Wednesday, July 16, 2008

General Motors sticks the knife in GM retirees' back.


Effective Jan. 1, GM will end health benefits for 97,400 salaried retirees, their spouses and dependents.
Retirees will receive an extra $300 a month in their pension checks that could be used to buy health care.
Salaried Chrysler LLC and Ford Motor Corp. retirees had to make similar choices in the past two years, after receiving years of coverage for medical, dental, vision, prescription drug and some rehabilitation services with modest co-pays.
Although half of American employers still offer health benefits to retirees, the trend is to drop retirement health plans for newer workers or freeze coverage for current retirees to save money, according to the Kaiser Family Foundation, a nonprofit health research organization.

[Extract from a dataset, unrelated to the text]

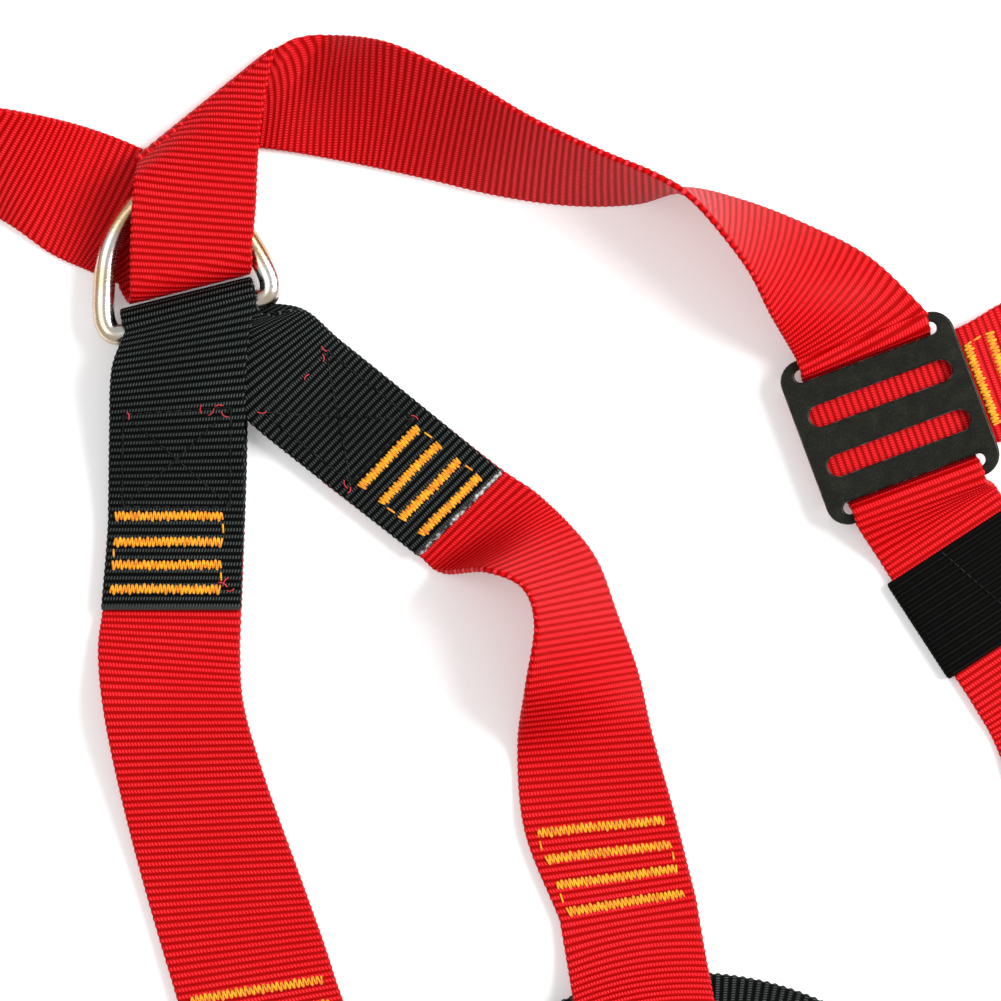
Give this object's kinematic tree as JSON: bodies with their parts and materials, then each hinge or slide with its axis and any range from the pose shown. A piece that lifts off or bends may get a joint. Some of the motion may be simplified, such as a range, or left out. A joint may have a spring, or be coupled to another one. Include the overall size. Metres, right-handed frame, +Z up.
{
  "type": "safety harness",
  "caption": "Full-body safety harness laid flat: red webbing straps through a steel ring, black wear loops, slotted adjusters, keepers and leg loops.",
  "frame": {"origin": "centre of the outline on the surface that the harness lies on", "axes": "+Z up from that surface, +Y from the leg loops towards the attachment ring, +X towards the right adjuster as seen from above"},
  "size_m": [0.6692, 0.5906, 0.0459],
  "materials": {
    "red_webbing": "ribbed woven polyester webbing, slight sheen",
    "black_webbing": "ribbed woven black webbing",
    "black_plate": "satin black coated steel plate",
    "plated_steel": "plated steel with a faint warm tint"
  },
  "bodies": {
    "webbing": {"shoulder_webbing_left": "red_webbing", "shoulder_webbing_ring_turn": "red_webbing", "shoulder_webbing_right": "red_webbing", "wear_loop_left": "black_webbing", "wear_loop_right": "black_webbing", "lower_strap_left": "red_webbing", "lower_strap_right": "red_webbing", "shoulder_webbing_right_lower": "red_webbing", "shoulder_webbing_left_lower": "red_webbing", "leg_loop_right": "black_webbing", "leg_loop_left": "black_webbing", "lower_eye_right": "red_webbing", "lower_eye_left": "red_webbing", "shoulder_eye_right": "red_webbing", "shoulder_eye_left": "red_webbing"},
    "ring": {"attachment_ring": "plated_steel"},
    "adjuster_right": {"adjuster_plate_right": "black_plate", "adjuster_webbing_right": "red_webbing", "side_strap_right": "red_webbing"},
    "chest_frame": {"chest_frame_right": "plated_steel"},
    "adjuster_left": {"adjuster_plate_left": "black_plate", "adjuster_webbing_left": "red_webbing", "side_strap_left": "red_webbing"},
    "chest_tongue": {"chest_tongue_left": "plated_steel"},
    "keeper_right_body": {"keeper_right": "black_webbing"},
    "keeper_left_body": {"keeper_left": "black_webbing"},
    "leg_buckle_right_body": {"leg_buckle_right": "black_plate", "leg_tail_right": "black_webbing"},
    "leg_buckle_left_body": {"leg_buckle_left": "black_plate", "leg_tail_left": "black_webbing"}
  },
  "joints": [
    {"name": "ring_swing", "type": "hinge", "parent": "webbing", "child": "ring", "pos_m": [-0.01594, 0.205, 0.0081], "axis": [0.9703, 0.2419, 0], "range_deg": [0, 6]},
    {"name": "adjuster_right_slide", "type": "slide", "parent": "webbing", "child": "adjuster_right", "axis": [-0.3486, 0.9373, 0], "range_m": [-0.006, 0.006], "deforming": ["shoulder_webbing_right", "shoulder_webbing_right_lower"]},
    {"name": "chest_frame_swing", "type": "hinge", "parent": "adjuster_right", "child": "chest_frame", "pos_m": [0.29604, 0.20646, 0.0056], "axis": [0.3486, -0.9373, 0], "range_deg": [0, 60]},
    {"name": "adjuster_left_slide", "type": "slide", "parent": "webbing", "child": "adjuster_left", "axis": [0.2756, 0.9613, 0], "range_m": [-0.006, 0.006], "deforming": ["shoulder_webbing_left", "shoulder_webbing_left_lower"]},
    {"name": "chest_tongue_swing", "type": "hinge", "parent": "adjuster_left", "child": "chest_tongue", "pos_m": [-0.29722, 0.18846, 0.0056], "axis": [0.2756, 0.9613, 0], "range_deg": [0, 60]},
    {"name": "keeper_right_slide", "type": "slide", "parent": "webbing", "child": "keeper_right_body", "axis": [0.5446, -0.8387, 0], "range_m": [0, 0.01]},
    {"name": "keeper_left_slide", "type": "slide", "parent": "webbing", "child": "keeper_left_body", "axis": [-0.2198, -0.9755, 0], "range_m": [0, 0.01]},
    {"name": "leg_buckle_right_slide", "type": "hinge", "parent": "webbing", "child": "leg_buckle_right_body", "pos_m": [0.14306, -0.104, 0.02], "axis": [0, 0, 1], "range_deg": [-4, 4]},
    {"name": "leg_buckle_left_slide", "type": "hinge", "parent": "webbing", "child": "leg_buckle_left_body", "pos_m": [-0.04694, -0.186, 0.02], "axis": [0, 0, 1], "range_deg": [-4, 4]}
  ]
}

Now GM retirees must also navigate the confusing world of Medicare — a health insurance plan some find so bewildering that many settle for costlier plans without doing the research to find cheaper, more comprehensive ones.
GM has hired ExtendHealth, a San Francisco benefits management company, to help retirees find new health coverage, said GM spokeswoman Michelle Bunker.
More on the story.
In addition: GM said that it would suspend its dividend, sell assets worth as much as $4 billion, borrow an additional $2 billion to $3 billion and lay off salaried workers, among other steps.